--- begin Provided material ---

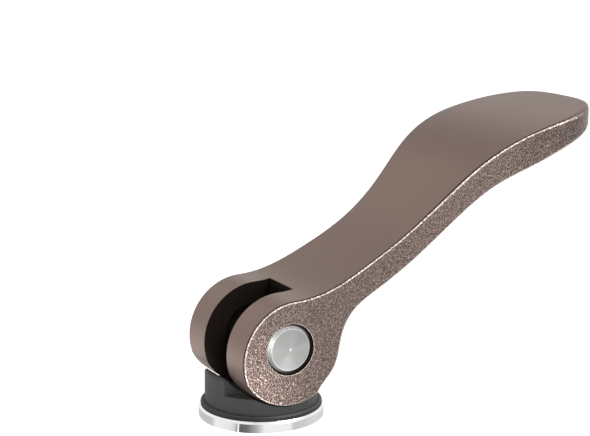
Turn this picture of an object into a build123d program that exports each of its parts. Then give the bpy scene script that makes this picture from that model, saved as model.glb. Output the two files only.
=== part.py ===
from build123d import *
from math import atan2, cos, degrees, hypot, radians, sin, sqrt, tan
import os

# Cam lever: a forked handle whose two ears are cams, turning on a threaded cross
# pin. The ears press a moulded thrust piece and a washer down on the clamped face
# when the handle is swung over. Millimetres. +Z runs up the stud axis and the
# origin is the centre of the washer's underside. The cross pin lies along Y and
# the handle points towards +X.

# ---- driving dimensions -------------------------------------------------------
# washer
washer_diameter = 24.6
washer_thickness = 2.5
washer_edge = 0.4
stud_clearance = 6.6          # hole through the washer and the thrust piece

# thrust piece, heights from its own underside
flange_diameter = 23.8
flange_thickness = 0.9
body_diameter = 22.1
body_edge = 0.3
saddle_floor = 2.4            # lowest line of the saddle
saddle_radius = 12.3
shelf_height = 4.1            # beside the tongues, under the ears
tongue_height = 7.25
tongue_thickness = 1.55
tongue_gap = 0.5              # each side, tongue to ear

# cross pin
pin_diameter = 10.0
pin_running_gap = 0.03
pin_end_recess = 0.05
pin_end_chamfer = 0.95
spot_face_diameter = 8.6
spot_face_depth = 0.9
thread_bore = 5.0
thread_mouth = 6.4

# fork and cam, in the handle's own axes through the pin
fork_width = 24.0
slot_width = 9.5
slot_end = 4.55               # end wall of the slot, from the stud axis
cam_radius = 10.97            # clamping arc
cam_offset = 0.35             # its centre, off the pin axis
cam_offset_angle = -40.0
release_radius = 11.15        # arc that comes round as the lever opens
release_offset = 2.21
release_offset_angle = -56.8
heel_angle = -58.0            # end of the clamping arc
heel_slope = 62.0             # of the back of the ears where they leave the heel
heel_edge = 0.8
kink_blend = 3.0              # between the two arcs
cam_gap = 0.24                # cam to saddle as the lever stands
swing_down = 30.0             # from here to fully clamped
web_clearance = 5.2           # lowest the web comes, below the pin axis

# handle
handle_reach = 72.2           # pin axis to tip, along X
handle_rise = 42.1            # pin axis to the top of the tip, along Z
paddle_half_width = 16.6      # at its widest
blade_thickness = 6.4         # at its thickest
edge_chamfer = 0.35           # round the whole rim

# top line of the handle: shares of the reach and of the rise
top_line = [
    (0.10, 0.240),
    (0.23, 0.331),
    (0.34, 0.435),
    (0.46, 0.595),
    (0.57, 0.765),
    (0.69, 0.878),
    (0.80, 0.931),
    (1.00, 1.000),
]
# thickness under its points from the second on: shares of the blade's
thickness_line = [0.92, 0.865, 0.77, 0.855, 1.0, 0.92, 0.72]
tip_overrun = 3.0             # trimmed by the outline seen from above

# back of the ears, from the heel up to the handle: shares of its radius
ear_back = 10.7
back_line = [
    (0.91, -0.465),
    (1.01, -0.183),
    (1.073, 0.10),
    (1.285, 0.478),
]

# outline from above: shares of the reach, and of the paddle's half width
shoulder_station = 0.10       # end of the straight fork
plan_line = [
    (0.29, 0.684),
    (0.46, 0.744),
    (0.62, 0.942),
    (0.76, 1.000),
    (0.90, 0.902),
    (0.97, 0.663),
]


def polar(center, radius, angle):
    """Point at an angle in degrees on a circle."""
    return (center[0] + radius * cos(radians(angle)), center[1] + radius * sin(radians(angle)))


def circle_crossing(center_a, radius_a, center_b, radius_b):
    """The crossing of two circles that lies furthest to the left."""
    dx = center_b[0] - center_a[0]
    dz = center_b[1] - center_a[1]
    apart = hypot(dx, dz)
    along = (apart**2 + radius_a**2 - radius_b**2) / (2 * apart)
    across = sqrt(radius_a**2 - along**2)
    middle = (center_a[0] + along * dx / apart, center_a[1] + along * dz / apart)
    first = (middle[0] - across * dz / apart, middle[1] + across * dx / apart)
    second = (middle[0] + across * dz / apart, middle[1] - across * dx / apart)
    return min(first, second)


# ---- places worked out from the dimensions ------------------------------------
on_bottom = (Align.CENTER, Align.CENTER, Align.MIN)
cam_center = polar((0, 0), cam_offset, cam_offset_angle)
release_center = polar((0, 0), release_offset, release_offset_angle)
cam_reach_down = sqrt(cam_radius**2 - cam_center[0] ** 2) - cam_center[1]
pin_height = washer_thickness + saddle_floor + cam_gap + cam_reach_down
pin_radius = pin_diameter / 2
bore_radius = pin_radius + pin_running_gap
pin_length = fork_width - 2 * pin_end_recess


def handle_point(station):
    """Top line point, from the pin axis."""
    return (station[0] * handle_reach, station[1] * handle_rise)


def lower_line():
    """Underside of the handle: the top line moved in by the blade's thickness."""
    points = []
    for before, here, after, share in zip(top_line, top_line[1:], top_line[2:], thickness_line):
        start = handle_point(before)
        middle = handle_point(here)
        end = handle_point(after)
        slope = atan2(end[1] - start[1], end[0] - start[0])
        thickness = share * blade_thickness
        points.append((middle[0] + thickness * sin(slope), middle[1] - thickness * cos(slope)))
    return points


def lever_profile():
    """Side outline of the lever, in X and Z from the pin axis."""
    kink = circle_crossing(cam_center, cam_radius, release_center, release_radius)
    kink_angle = degrees(atan2(kink[1] - cam_center[1], kink[0] - cam_center[0]))
    clamp_middle = polar(cam_center, cam_radius, (kink_angle + heel_angle) / 2)
    heel = polar(cam_center, cam_radius, heel_angle)
    release_middle = polar(release_center, release_radius, 160)
    release_top = polar(release_center, release_radius, 90)
    upper = [release_top] + [handle_point(station) for station in top_line]
    tip_x, tip_z = upper[-1]
    tip_slope = atan2(tip_z - upper[-2][1], tip_x - upper[-2][0])
    tip_way = (cos(tip_slope), sin(tip_slope))
    overrun = (tip_x + tip_overrun * tip_way[0], tip_z + tip_overrun * tip_way[1])
    tip_thickness = thickness_line[-1] * blade_thickness
    lower_end = (overrun[0] + tip_thickness * tip_way[1], overrun[1] - tip_thickness * tip_way[0])
    back = [(x * ear_back, z * ear_back) for x, z in back_line]
    lower = [heel] + back + lower_line() + [lower_end]
    heel_way = (cos(radians(heel_slope)), sin(radians(heel_slope)))
    with BuildSketch(Plane.XZ.offset(-2 * paddle_half_width)) as profile:
        with BuildLine():
            ThreePointArc(kink, clamp_middle, heel)
            Spline(*lower, tangents=[heel_way, tip_way], tangent_scalars=(1, 1))
            Line(lower_end, overrun)
            Spline(*upper, overrun, tangents=[(1, 0), tip_way], tangent_scalars=(1, 1))
            ThreePointArc(release_top, release_middle, kink)
        make_face()
        fillet(profile.vertices().sort_by_distance((*heel, 0))[0], heel_edge)
        fillet(profile.vertices().sort_by_distance((*kink, 0))[0], kink_blend)
    return profile.sketch


def lever_plan():
    """Outline of the lever seen from above."""
    half = fork_width / 2
    edge = [(shoulder_station * handle_reach, half)]
    edge += [(station * handle_reach, share * paddle_half_width) for station, share in plan_line]
    other_edge = [(x, -y) for x, y in reversed(edge)]
    front = -2 * cam_radius
    with BuildSketch(Plane.XY.offset(front)) as plan:
        with BuildLine():
            Spline(*edge, (handle_reach, 0), *other_edge, tangents=[(1, 0), (-1, 0)], tangent_scalars=(1, 1))
            Polyline(other_edge[-1], (front, -half), (front, half), edge[0])
        make_face()
    return plan.sketch


def fork_slot():
    """Slot between the ears, in X and Z from the pin axis; its end clears the stud when clamped."""
    swing = radians(swing_down)
    outside = 2 * cam_radius
    bend = (slot_end, slot_end * tan(swing / 2))
    foot = ((slot_end + sin(swing) * web_clearance) / cos(swing), -web_clearance)
    with BuildSketch(Plane.XZ.offset(-slot_width / 2)) as outline:
        with BuildLine():
            Polyline(
                (-outside, outside),
                (slot_end, outside),
                bend,
                foot,
                (outside, -web_clearance),
                (outside, -outside),
                (-outside, -outside),
                close=True,
            )
        make_face()
    return extrude(outline.sketch, amount=slot_width)


def make_lever():
    """Handle, web and the two cam ears, one casting."""
    side = extrude(lever_profile(), amount=4 * paddle_half_width)
    above = extrude(lever_plan(), amount=2 * cam_radius + 2 * handle_rise)
    body = side & above
    rims = [edge for edge in body.edges() if edge.geom_type != GeomType.LINE]
    body = chamfer(rims, edge_chamfer)
    body -= fork_slot()
    body -= Rot(90, 0, 0) * Cylinder(bore_radius, 2 * fork_width)
    return Pos(0, 0, pin_height) * body


def make_cross_pin():
    """Round bar across the fork with the tapped hole for the stud."""
    bar = Rot(90, 0, 0) * Cylinder(pin_radius, pin_length)
    bar = chamfer(bar.edges().filter_by(GeomType.CIRCLE), pin_end_chamfer)
    seat = pin_radius - spot_face_depth
    mouth_depth = (thread_mouth - thread_bore) / 2
    spot_face = Pos(0, 0, seat) * Cylinder(spot_face_diameter / 2, pin_radius, align=on_bottom)
    mouth = Pos(0, 0, seat - mouth_depth) * Cone(thread_bore / 2, thread_mouth / 2, mouth_depth, align=on_bottom)
    entry = spot_face + mouth
    bar -= Cylinder(thread_bore / 2, pin_diameter)
    bar -= entry
    bar -= Rot(180, 0, 0) * entry
    return Pos(0, 0, pin_height) * bar


def make_thrust_piece():
    """Moulded block under the cams: flange, saddle, shelves and two tongues in the slot."""
    body_radius = body_diameter / 2
    tongue_half_width = slot_width / 2 - tongue_gap
    block = Cylinder(body_radius, tongue_height, align=on_bottom)
    saddle = Pos(0, 0, saddle_floor + saddle_radius) * Rot(90, 0, 0) * Cylinder(saddle_radius, body_diameter)
    saddle &= Box(2 * (body_radius - tongue_thickness), body_diameter, 4 * saddle_radius)
    block -= saddle
    over_shelf = Box(body_diameter, body_radius, tongue_height, align=(Align.CENTER, Align.MIN, Align.MIN))
    block -= Pos(0, tongue_half_width, shelf_height) * over_shelf
    block -= Pos(0, -tongue_half_width, shelf_height) * Rot(0, 0, 180) * over_shelf
    tops = block.faces().filter_by(Axis.Z).group_by(Axis.Z)[-1]
    block = chamfer(tops.edges(), body_edge)
    flange = Cylinder(flange_diameter / 2, flange_thickness, align=on_bottom)
    flange = chamfer(flange.edges().group_by(Axis.Z)[-1], body_edge)
    block += flange
    block -= Cylinder(stud_clearance / 2, 2 * tongue_height)
    return Pos(0, 0, washer_thickness) * block


def make_washer():
    """Plain washer with broken rims."""
    ring = Cylinder(washer_diameter / 2, washer_thickness, align=on_bottom)
    ring = chamfer(ring.edges().filter_by(GeomType.CIRCLE), washer_edge)
    return ring - Cylinder(stud_clearance / 2, 4 * washer_thickness)


os.makedirs("parts", exist_ok=True)
export_step(make_lever(), "parts/lever.step")
export_step(make_cross_pin(), "parts/cross_pin.step")
export_step(make_thrust_piece(), "parts/thrust_piece.step")
export_step(make_washer(), "parts/washer.step")
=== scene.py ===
import math
import bmesh
import bpy
from mathutils import Matrix, Vector


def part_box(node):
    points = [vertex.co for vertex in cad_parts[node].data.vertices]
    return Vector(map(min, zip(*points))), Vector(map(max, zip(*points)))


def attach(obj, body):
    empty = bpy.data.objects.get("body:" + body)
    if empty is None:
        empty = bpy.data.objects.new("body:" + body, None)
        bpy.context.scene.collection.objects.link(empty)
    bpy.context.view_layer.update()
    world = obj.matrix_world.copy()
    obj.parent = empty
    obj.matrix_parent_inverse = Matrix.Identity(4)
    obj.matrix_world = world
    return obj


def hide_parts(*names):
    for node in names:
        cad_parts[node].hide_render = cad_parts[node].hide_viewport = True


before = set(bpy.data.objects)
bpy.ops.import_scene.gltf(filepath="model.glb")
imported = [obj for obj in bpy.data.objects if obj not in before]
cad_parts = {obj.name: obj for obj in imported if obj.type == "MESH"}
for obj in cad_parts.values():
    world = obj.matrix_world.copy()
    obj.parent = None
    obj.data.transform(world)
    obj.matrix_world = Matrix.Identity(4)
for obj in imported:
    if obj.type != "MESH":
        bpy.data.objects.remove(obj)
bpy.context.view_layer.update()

MM = 0.001
PIN_LOW, PIN_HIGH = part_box("cross_pin")
PIN_HEIGHT = (PIN_LOW.z + PIN_HIGH.z) / 2
PIN_RADIUS = (PIN_HIGH.x - PIN_LOW.x) / 2

# Clean-up of a mesh before it is worked on.
WELD = 0.003 * MM
SLIVER = 0.001 * MM

# The lever's rims: the solid's bevel, the rounds in its place and how the normals turn there.
EDGE = 0.35 * MM
RIM_ROUND = 0.60 * MM
TIP_ROUND = 0.95 * MM
TIP_ROUND_FROM = 50 * MM
TIP_ROUND_RUN = 16 * MM
BAND = 0.20 * MM
RIM_TURN = math.radians(45)
CORNER_SOFTNESS = 0.4

# A sum of normals shorter than this has cancelled out, and says nothing.
CANCELLED = 0.1

# The lever's skins: where one ends, how narrow a rim strip is, how far the fork's own faces reach.
SKIN_ANGLE = math.radians(25)
STRIP_WIDTH = 0.70 * MM
FORK_REACH = 12 * MM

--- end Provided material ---

Task goal |
Show, from the material above, each line that includes the string "points".

Result of this task |
# the handle points towards +X.
# thickness under its points from the second on: shares of the blade's
    points = []
        points.append((middle[0] + thickness * sin(slope), middle[1] - thickness * cos(slope)))
    return points
    points = [vertex.co for vertex in cad_parts[node].data.vertices]
    return Vector(map(min, zip(*points))), Vector(map(max, zip(*points)))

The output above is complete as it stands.